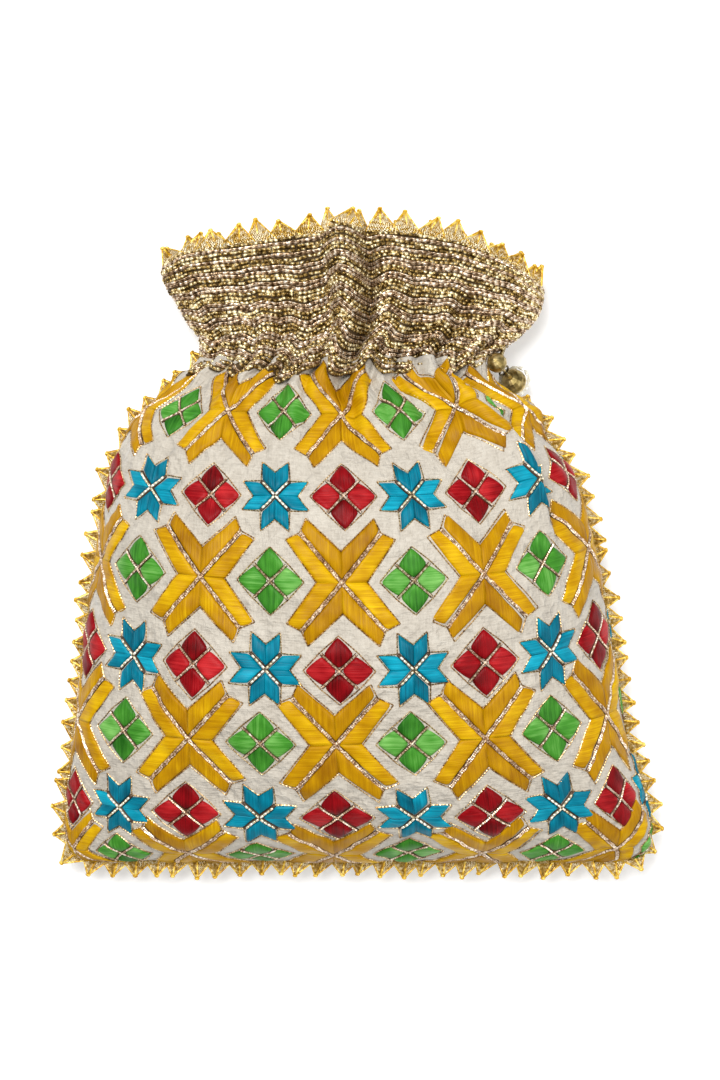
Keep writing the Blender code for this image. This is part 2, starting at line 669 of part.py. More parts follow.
def torus(major, minor, place, normal, steps, sides):
    bm = bmesh.new()
    ring = [bm.verts.new((major + minor * math.cos(a), 0, minor * math.sin(a)))
            for a in (2 * math.pi * k / sides for k in range(sides))]
    edges = [bm.edges.new((ring[k], ring[(k + 1) % sides])) for k in range(sides)]
    bmesh.ops.spin(bm, geom=ring + edges, cent=(0, 0, 0), axis=(0, 0, 1), angle=2 * math.pi,
                   steps=steps, use_merge=True)
    bmesh.ops.recalc_face_normals(bm, faces=bm.faces)
    turn = Vector(normal).to_track_quat("Z", "Y").to_matrix().to_4x4()
    bmesh.ops.transform(bm, matrix=Matrix.Translation(place) @ turn, verts=bm.verts)
    return bm


def turned(profile, segments, place, axis):
    # A solid turned about axis from (distance, radius) pairs, closed at both ends.
    bm = bmesh.new()
    points = [bm.verts.new((radius, 0, distance)) for distance, radius in profile]
    edges = [bm.edges.new(pair) for pair in zip(points, points[1:])]
    bmesh.ops.spin(bm, geom=points + edges, cent=(0, 0, 0), axis=(0, 0, 1), angle=2 * math.pi,
                   steps=segments, use_merge=True)
    bmesh.ops.remove_doubles(bm, verts=bm.verts, dist=1e-6)
    bmesh.ops.recalc_face_normals(bm, faces=bm.faces)
    turn = Vector(axis).to_track_quat("Z", "Y").to_matrix().to_4x4()
    bmesh.ops.transform(bm, matrix=Matrix.Translation(place) @ turn, verts=bm.verts)
    return bm


def mesh_of(name, *parts):
    mesh = bpy.data.meshes.new(name)
    whole = bmesh.new()
    for bm in parts:
        piece = bpy.data.meshes.new("piece")
        bm.to_mesh(piece)
        bm.free()
        whole.from_mesh(piece)
        bpy.data.meshes.remove(piece)
    whole.to_mesh(mesh)
    whole.free()
    return mesh


def pendant_frame():
    # The way the pendant lies, the level way across it, and the ring's own axis.
    turn, drop = math.radians(PENDANT_TURN), math.radians(PENDANT_DROP)
    lie = Vector((math.cos(turn) * math.cos(drop), math.sin(turn) * math.cos(drop), -math.sin(drop)))
    level = lie.cross(Vector((0, 0, 1))).normalized()
    return lie, level, level.cross(lie).normalized()


def fuse(carrier, name, ring, cutters, paint):
    # Joins a wire eye to the piece that carries it, as one solid.
    eye = finish_object(name, mesh_of(name, ring), cutters, paint)
    eye.hide_render = True
    eye.display_type = "WIRE"
    join = carrier.modifiers.new(name, "BOOLEAN")
    join.operation = "UNION"
    join.object = eye


def make_pendant(collection, cutters, gold):
    lie, level, ring_axis = pendant_frame()
    bead = Vector(CORD_BEAD_PLACE)
    eye_at = bead + lie * (CORD_BEAD_RADIUS + EYE_RADIUS + WIRE_RADIUS - EYE_SINK)
    ring_at = eye_at + lie * RING_RADIUS
    loop_at = ring_at + lie * RING_RADIUS
    stem_from = EYE_RADIUS + WIRE_RADIUS * 0.5
    bell_from = loop_at + lie * (stem_from + STEM_LENGTH)

    r = CORD_BEAD_RADIUS
    steps = [math.pi * k / 8 for k in range(9)]
    ball = turned([(-r * math.cos(a), r * math.sin(a)) for a in steps], 14, bead, lie)
    bead_object = finish_object("cord_bead", mesh_of("cord_bead", ball), collection, gold)
    fuse(bead_object, "bead_eye", torus(EYE_RADIUS, WIRE_RADIUS, eye_at, level, 14, 6), cutters, gold)

    ring = torus(RING_RADIUS, WIRE_RADIUS, ring_at, ring_axis, 16, 6)
    finish_object("wire_link", mesh_of("wire_link", ring), collection, gold)

    h, b = BELL_LENGTH, BELL_RADIUS
    profile = [
        (0.0, 0.0), (0.0, STEM_RADIUS), (STEM_LENGTH, STEM_RADIUS), (STEM_LENGTH, b * 0.36),
        (STEM_LENGTH + h * 0.10, b * 0.68), (STEM_LENGTH + h * 0.26, b * 0.90),
        (STEM_LENGTH + h * 0.48, b), (STEM_LENGTH + h * 0.60, b * 0.99), (STEM_LENGTH + h * 0.82, b * 0.78),
        (STEM_LENGTH + h * 0.94, b * 0.42), (STEM_LENGTH + h, 0.0),
    ]
    bell = turned(profile, 16, loop_at + lie * stem_from, lie)
    bell_object = finish_object("pendant_bell", mesh_of("pendant_bell", bell), collection, gold)
    fuse(bell_object, "bell_eye", torus(EYE_RADIUS, WIRE_RADIUS, loop_at, level, 14, 6), cutters, gold)

    band_at = bell_from + lie * h * 0.54
    ring = BELL_RADIUS + BAND_RADIUS + JOIN_GAP

    def place(around, section):
        a, b = 2 * math.pi * around, 2 * math.pi * section
        bead = BAND_RADIUS * (0.35 + 0.65 * abs(math.sin(a * BAND_BEADS / 2)))
        side = level * math.cos(a) + ring_axis * math.sin(a)
        return band_at + side * (ring + bead * math.cos(b)) + lie * bead * math.sin(b)

    closed_sheet("pendant_band", BAND_BEADS * 4, 6, place, collection, gold)


def set_down(collection, cutters):
    # Every piece hangs from one empty, which brings the middle of the bag over the origin.
    home = bpy.data.objects.new("home", None)
    for piece in list(collection.objects) + list(cutters.objects):
        piece.parent = home
    collection.objects.link(home)
    home.location = (-BAG_MIDDLE[0], -BAG_MIDDLE[1], 0.0)


def main():
    clear_scene()
    collection = bpy.data.collections.new("potli_bag")
    cutters = bpy.data.collections.new("potli_bag_cutters")
    for group in (collection, cutters):
        bpy.context.scene.collection.children.link(group)
    cloth = material("cream silk", CLOTH_COLOUR, 0.75)
    beads = material("gold seed beads", BEAD_GOLD, 0.3, 0.8)
    ribbon = material("gold ribbon", RIBBON_GOLD, 0.35, 0.7)
    lining = material("tan lining", LINING_TAN, 0.6)
    gold = material("antique gold", ANTIQUE_GOLD, 0.35, 1.0)
    wire = material("rose wire", ROSE_WIRE, 0.35, 0.6)
    silks = [
        material("yellow silk", YELLOW_SILK, 0.4),
        material("green silk", GREEN_SILK, 0.4),
        material("red silk", RED_SILK, 0.4),
        material("blue silk", BLUE_SILK, 0.4),
    ]
    make_front_panel(collection, cloth, silks)
    make_back_panel(collection, cloth)
    make_collar(collection, beads, wire)
    make_lining(collection, lining)
    make_seam_trim(collection, ribbon)
    make_mouth_trim(collection, ribbon)
    make_drawstring(collection, ribbon)
    make_pendant(collection, cutters, gold)
    set_down(collection, cutters)


main()
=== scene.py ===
import math

import bmesh
import bpy
import numpy as np
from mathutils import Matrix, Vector


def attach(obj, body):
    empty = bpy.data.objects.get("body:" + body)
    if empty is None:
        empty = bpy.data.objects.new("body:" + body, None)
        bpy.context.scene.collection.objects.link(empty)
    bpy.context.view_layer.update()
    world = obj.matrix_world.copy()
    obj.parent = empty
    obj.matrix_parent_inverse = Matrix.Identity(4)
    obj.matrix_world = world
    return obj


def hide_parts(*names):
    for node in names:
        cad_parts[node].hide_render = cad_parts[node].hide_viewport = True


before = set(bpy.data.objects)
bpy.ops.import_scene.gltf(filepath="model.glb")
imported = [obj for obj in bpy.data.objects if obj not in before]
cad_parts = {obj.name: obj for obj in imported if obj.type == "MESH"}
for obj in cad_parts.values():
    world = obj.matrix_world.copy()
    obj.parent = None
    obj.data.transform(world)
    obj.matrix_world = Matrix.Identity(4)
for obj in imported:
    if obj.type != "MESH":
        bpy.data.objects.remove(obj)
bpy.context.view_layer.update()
print("frame loaded")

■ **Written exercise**
Identify each line holding the string "node", and copy it out.

■ **Exercise answer**
    for node in names:
        cad_parts[node].hide_render = cad_parts[node].hide_viewport = True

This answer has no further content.